Entries with parts and joints:
# # # # #

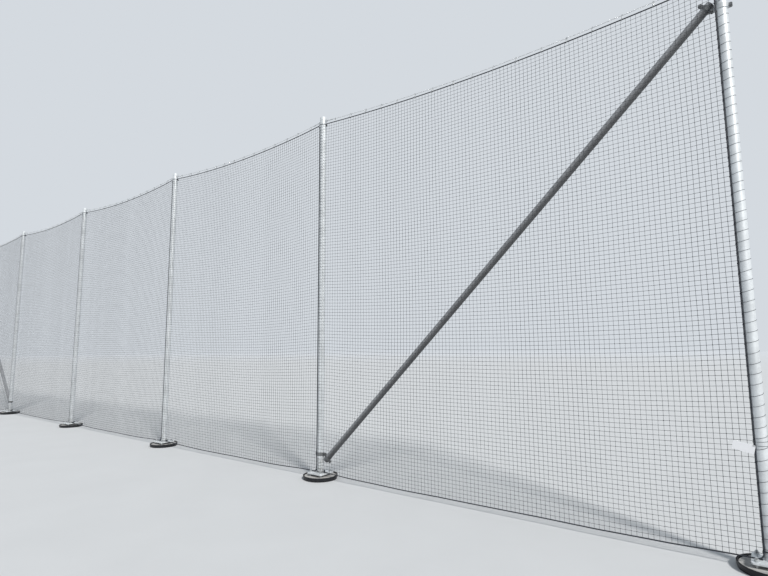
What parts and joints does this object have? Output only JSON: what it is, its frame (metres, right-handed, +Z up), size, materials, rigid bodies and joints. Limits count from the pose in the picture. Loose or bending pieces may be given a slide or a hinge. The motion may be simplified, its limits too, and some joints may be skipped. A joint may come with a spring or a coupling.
{
  "type": "ball stop netting",
  "caption": "Straight row of round galvanised posts on bolted footings, with square-mesh nets hung between them and a raking brace in each end bay.",
  "frame": {"origin": "middle of the underside of the left end footing, at ground level", "axes": "+X along the row from the left end post to the right end post, +Y away from the pitch, +Z up"},
  "size_m": [21.5046, 0.4546, 5],
  "materials": {
    "galvanised_steel": "satin",
    "zinc_fasteners": "satin",
    "wire_rope": "satin",
    "concrete": "matte",
    "form_pipe": "matte",
    "border_rope": "matte",
    "net_twine": "matte"
  },
  "bodies": {
    "root": {"footing_1": "concrete", "footing_2": "concrete", "footing_3": "concrete", "footing_4": "concrete", "footing_5": "concrete", "footing_6": "concrete", "form_ring_1": "form_pipe", "form_ring_2": "form_pipe", "form_ring_3": "form_pipe", "form_ring_4": "form_pipe", "form_ring_5": "form_pipe", "form_ring_6": "form_pipe", "base_plate_1": "galvanised_steel", "base_plate_2": "galvanised_steel", "base_plate_3": "galvanised_steel", "base_plate_4": "galvanised_steel", "base_plate_5": "galvanised_steel", "base_plate_6": "galvanised_steel", "anchor_bolts": "zinc_fasteners", "post_1": "galvanised_steel", "post_2": "galvanised_steel", "post_3": "galvanised_steel", "post_4": "galvanised_steel", "post_5": "galvanised_steel", "post_6": "galvanised_steel", "post_caps": "galvanised_steel", "eye_bolts": "zinc_fasteners", "head_wire": "wire_rope", "border_rope_1": "border_rope", "border_rope_2": "border_rope", "border_rope_3": "border_rope", "border_rope_4": "border_rope", "border_rope_5": "border_rope", "net_panel_1": "net_twine", "net_panel_2": "net_twine", "net_panel_3": "net_twine", "net_panel_4": "net_twine", "net_panel_5": "net_twine", "brace_left": "galvanised_steel", "brace_right": "galvanised_steel", "head_collar_left": "galvanised_steel", "foot_collar_left": "galvanised_steel", "foot_collar_right": "galvanised_steel", "head_collar_right": "galvanised_steel", "collar_bolts": "zinc_fasteners"}
  },
  "joints": []
}
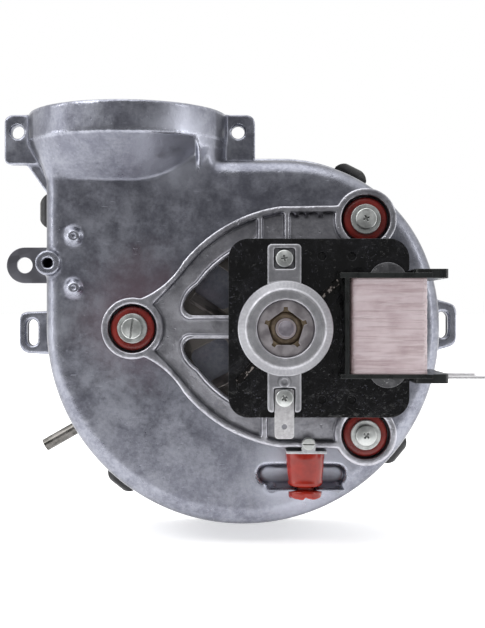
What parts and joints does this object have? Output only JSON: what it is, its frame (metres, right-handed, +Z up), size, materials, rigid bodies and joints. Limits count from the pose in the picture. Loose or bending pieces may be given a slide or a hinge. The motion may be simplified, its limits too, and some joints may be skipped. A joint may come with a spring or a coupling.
{
  "type": "flue gas extractor fan",
  "caption": "Gas boiler flue fan: cast scroll housing with round outlet collar, shaded-pole motor on a rubber-mounted three-legged bracket, and a bladed wheel inside.",
  "frame": {"origin": "centre of the inlet nozzle's mouth, on the rotor axis, in the plane that the rear cover mounts against", "axes": "+Y out of the inlet, away from the motor; +Z up, along the outlet collar's axis; +X right as seen from the motor side"},
  "size_m": [0.1857, 0.1241, 0.1609],
  "materials": {
    "cast_housing": "die-cast, satin",
    "cast_bracket": "die-cast, grainy satin",
    "cast_bridge": "die-cast, light satin",
    "zinc_sheet": "galvanised sheet",
    "wheel_sheet": "aluminised sheet",
    "fan_sheet": "dark stamped sheet",
    "screw_zinc": "bright zinc plate",
    "lamination": "black lacquer over sheet laminations",
    "rotor_steel": "turned lamination steel",
    "cage_aluminium": "cast",
    "shaft_steel": "ground steel",
    "bronze": "oil-filled sintered bronze",
    "copper": "copper",
    "spring_steel": "spring steel",
    "clip_black": "blackened spring steel",
    "bobbin_plastic": "glass-filled black plastic",
    "coil_tape": "pale pink adhesive tape",
    "silicone_brick": "matt silicone rubber",
    "silicone_orange": "glossy silicone rubber",
    "gasket_fibre": "ceramic fibre paper",
    "oil_felt": "oiled felt",
    "tinned_brass": "tin plate",
    "tube_brass": "nickel-plated brass"
  },
  "bodies": {
    "fan_body": {"front_housing": "cast_housing", "rear_cover": "zinc_sheet", "cover_gasket": "gasket_fibre", "cover_clip_upper_left": "clip_black", "cover_clip_upper_right": "clip_black", "cover_clip_lower_left": "clip_black", "cover_clip_lower_right": "clip_black", "pressure_tube": "tube_brass", "motor_bracket": "cast_bracket", "grommet_left": "silicone_brick", "grommet_upper_right": "silicone_brick", "grommet_lower_right": "silicone_brick", "grommet_sleeves": "screw_zinc", "mounting_washers": "screw_zinc", "mounting_screws": "screw_zinc", "stator_core": "lamination", "lamination_rivets": "lamination", "coil_core_leg": "lamination", "shading_ring_upper": "copper", "shading_ring_lower": "copper", "coil_bobbin": "bobbin_plastic", "coil_winding": "copper", "coil_tape": "coil_tape", "terminal_rear": "tinned_brass", "terminal_front": "tinned_brass", "front_bridge": "cast_bridge", "front_bearing": "bronze", "rear_bearing": "bronze", "front_oil_felt": "oil_felt", "rear_oil_felt": "oil_felt", "front_retainer": "spring_steel", "rear_retainer": "spring_steel", "motor_screws": "screw_zinc", "earth_tab": "tinned_brass", "stop_buffer": "silicone_orange", "buffer_hanger": "zinc_sheet", "buffer_screw": "screw_zinc"},
    "rotor": {"shaft": "shaft_steel", "rotor_core": "rotor_steel", "rotor_cage": "cage_aluminium", "thrust_washers": "bobbin_plastic", "cooling_fan": "fan_sheet", "cooling_fan_bush": "bronze", "impeller_back_plate": "wheel_sheet", "impeller_blades": "wheel_sheet", "impeller_front_ring": "wheel_sheet", "impeller_hub": "rotor_steel", "impeller_lock_washer": "spring_steel", "impeller_nut": "screw_zinc"}
  },
  "joints": [
    {"name": "rotor_spin", "type": "hinge", "parent": "fan_body", "child": "rotor", "pos_m": [0, 0, 0], "axis": [0, 1, 0], "continuous": true}
  ]
}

# # # # #

◆ **Stated task**:
Repeat the listing in full, keeping every line exactly as it is.

◆ **Problem solution**:
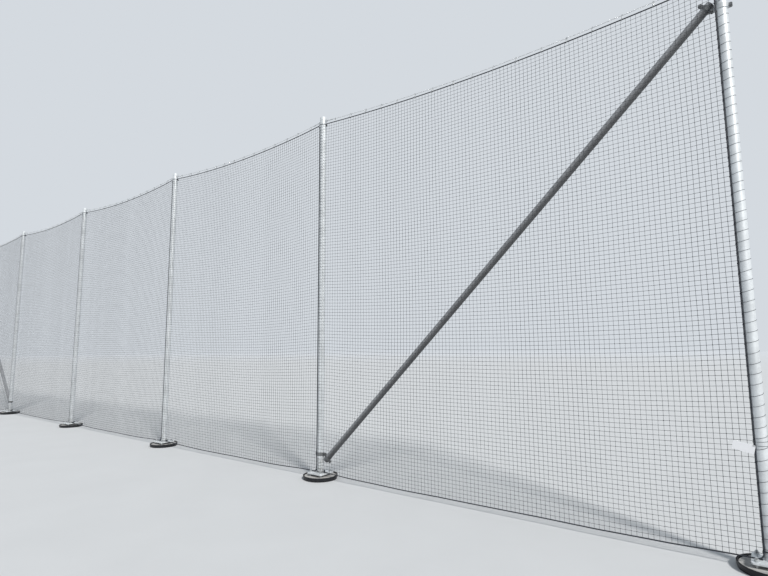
What parts and joints does this object have? Output only JSON: what it is, its frame (metres, right-handed, +Z up), size, materials, rigid bodies and joints. Limits count from the pose in the picture. Loose or bending pieces may be given a slide or a hinge. The motion may be simplified, its limits too, and some joints may be skipped. A joint may come with a spring or a coupling.
{
  "type": "ball stop netting",
  "caption": "Straight row of round galvanised posts on bolted footings, with square-mesh nets hung between them and a raking brace in each end bay.",
  "frame": {"origin": "middle of the underside of the left end footing, at ground level", "axes": "+X along the row from the left end post to the right end post, +Y away from the pitch, +Z up"},
  "size_m": [21.5046, 0.4546, 5],
  "materials": {
    "galvanised_steel": "satin",
    "zinc_fasteners": "satin",
    "wire_rope": "satin",
    "concrete": "matte",
    "form_pipe": "matte",
    "border_rope": "matte",
    "net_twine": "matte"
  },
  "bodies": {
    "root": {"footing_1": "concrete", "footing_2": "concrete", "footing_3": "concrete", "footing_4": "concrete", "footing_5": "concrete", "footing_6": "concrete", "form_ring_1": "form_pipe", "form_ring_2": "form_pipe", "form_ring_3": "form_pipe", "form_ring_4": "form_pipe", "form_ring_5": "form_pipe", "form_ring_6": "form_pipe", "base_plate_1": "galvanised_steel", "base_plate_2": "galvanised_steel", "base_plate_3": "galvanised_steel", "base_plate_4": "galvanised_steel", "base_plate_5": "galvanised_steel", "base_plate_6": "galvanised_steel", "anchor_bolts": "zinc_fasteners", "post_1": "galvanised_steel", "post_2": "galvanised_steel", "post_3": "galvanised_steel", "post_4": "galvanised_steel", "post_5": "galvanised_steel", "post_6": "galvanised_steel", "post_caps": "galvanised_steel", "eye_bolts": "zinc_fasteners", "head_wire": "wire_rope", "border_rope_1": "border_rope", "border_rope_2": "border_rope", "border_rope_3": "border_rope", "border_rope_4": "border_rope", "border_rope_5": "border_rope", "net_panel_1": "net_twine", "net_panel_2": "net_twine", "net_panel_3": "net_twine", "net_panel_4": "net_twine", "net_panel_5": "net_twine", "brace_left": "galvanised_steel", "brace_right": "galvanised_steel", "head_collar_left": "galvanised_steel", "foot_collar_left": "galvanised_steel", "foot_collar_right": "galvanised_steel", "head_collar_right": "galvanised_steel", "collar_bolts": "zinc_fasteners"}
  },
  "joints": []
}
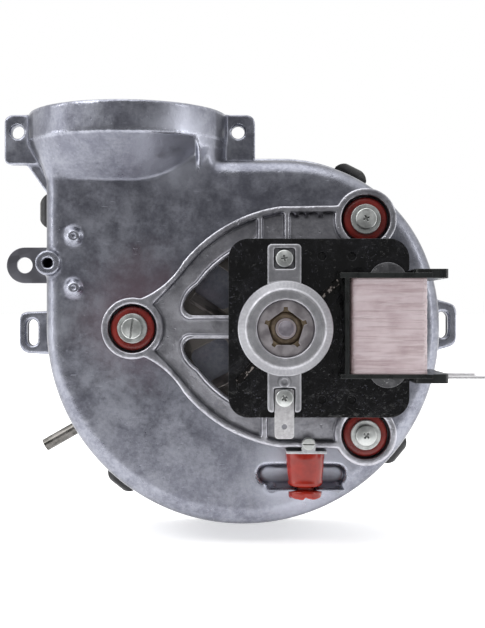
What parts and joints does this object have? Output only JSON: what it is, its frame (metres, right-handed, +Z up), size, materials, rigid bodies and joints. Limits count from the pose in the picture. Loose or bending pieces may be given a slide or a hinge. The motion may be simplified, its limits too, and some joints may be skipped. A joint may come with a spring or a coupling.
{
  "type": "flue gas extractor fan",
  "caption": "Gas boiler flue fan: cast scroll housing with round outlet collar, shaded-pole motor on a rubber-mounted three-legged bracket, and a bladed wheel inside.",
  "frame": {"origin": "centre of the inlet nozzle's mouth, on the rotor axis, in the plane that the rear cover mounts against", "axes": "+Y out of the inlet, away from the motor; +Z up, along the outlet collar's axis; +X right as seen from the motor side"},
  "size_m": [0.1857, 0.1241, 0.1609],
  "materials": {
    "cast_housing": "die-cast, satin",
    "cast_bracket": "die-cast, grainy satin",
    "cast_bridge": "die-cast, light satin",
    "zinc_sheet": "galvanised sheet",
    "wheel_sheet": "aluminised sheet",
    "fan_sheet": "dark stamped sheet",
    "screw_zinc": "bright zinc plate",
    "lamination": "black lacquer over sheet laminations",
    "rotor_steel": "turned lamination steel",
    "cage_aluminium": "cast",
    "shaft_steel": "ground steel",
    "bronze": "oil-filled sintered bronze",
    "copper": "copper",
    "spring_steel": "spring steel",
    "clip_black": "blackened spring steel",
    "bobbin_plastic": "glass-filled black plastic",
    "coil_tape": "pale pink adhesive tape",
    "silicone_brick": "matt silicone rubber",
    "silicone_orange": "glossy silicone rubber",
    "gasket_fibre": "ceramic fibre paper",
    "oil_felt": "oiled felt",
    "tinned_brass": "tin plate",
    "tube_brass": "nickel-plated brass"
  },
  "bodies": {
    "fan_body": {"front_housing": "cast_housing", "rear_cover": "zinc_sheet", "cover_gasket": "gasket_fibre", "cover_clip_upper_left": "clip_black", "cover_clip_upper_right": "clip_black", "cover_clip_lower_left": "clip_black", "cover_clip_lower_right": "clip_black", "pressure_tube": "tube_brass", "motor_bracket": "cast_bracket", "grommet_left": "silicone_brick", "grommet_upper_right": "silicone_brick", "grommet_lower_right": "silicone_brick", "grommet_sleeves": "screw_zinc", "mounting_washers": "screw_zinc", "mounting_screws": "screw_zinc", "stator_core": "lamination", "lamination_rivets": "lamination", "coil_core_leg": "lamination", "shading_ring_upper": "copper", "shading_ring_lower": "copper", "coil_bobbin": "bobbin_plastic", "coil_winding": "copper", "coil_tape": "coil_tape", "terminal_rear": "tinned_brass", "terminal_front": "tinned_brass", "front_bridge": "cast_bridge", "front_bearing": "bronze", "rear_bearing": "bronze", "front_oil_felt": "oil_felt", "rear_oil_felt": "oil_felt", "front_retainer": "spring_steel", "rear_retainer": "spring_steel", "motor_screws": "screw_zinc", "earth_tab": "tinned_brass", "stop_buffer": "silicone_orange", "buffer_hanger": "zinc_sheet", "buffer_screw": "screw_zinc"},
    "rotor": {"shaft": "shaft_steel", "rotor_core": "rotor_steel", "rotor_cage": "cage_aluminium", "thrust_washers": "bobbin_plastic", "cooling_fan": "fan_sheet", "cooling_fan_bush": "bronze", "impeller_back_plate": "wheel_sheet", "impeller_blades": "wheel_sheet", "impeller_front_ring": "wheel_sheet", "impeller_hub": "rotor_steel", "impeller_lock_washer": "spring_steel", "impeller_nut": "screw_zinc"}
  },
  "joints": [
    {"name": "rotor_spin", "type": "hinge", "parent": "fan_body", "child": "rotor", "pos_m": [0, 0, 0], "axis": [0, 1, 0], "continuous": true}
  ]
}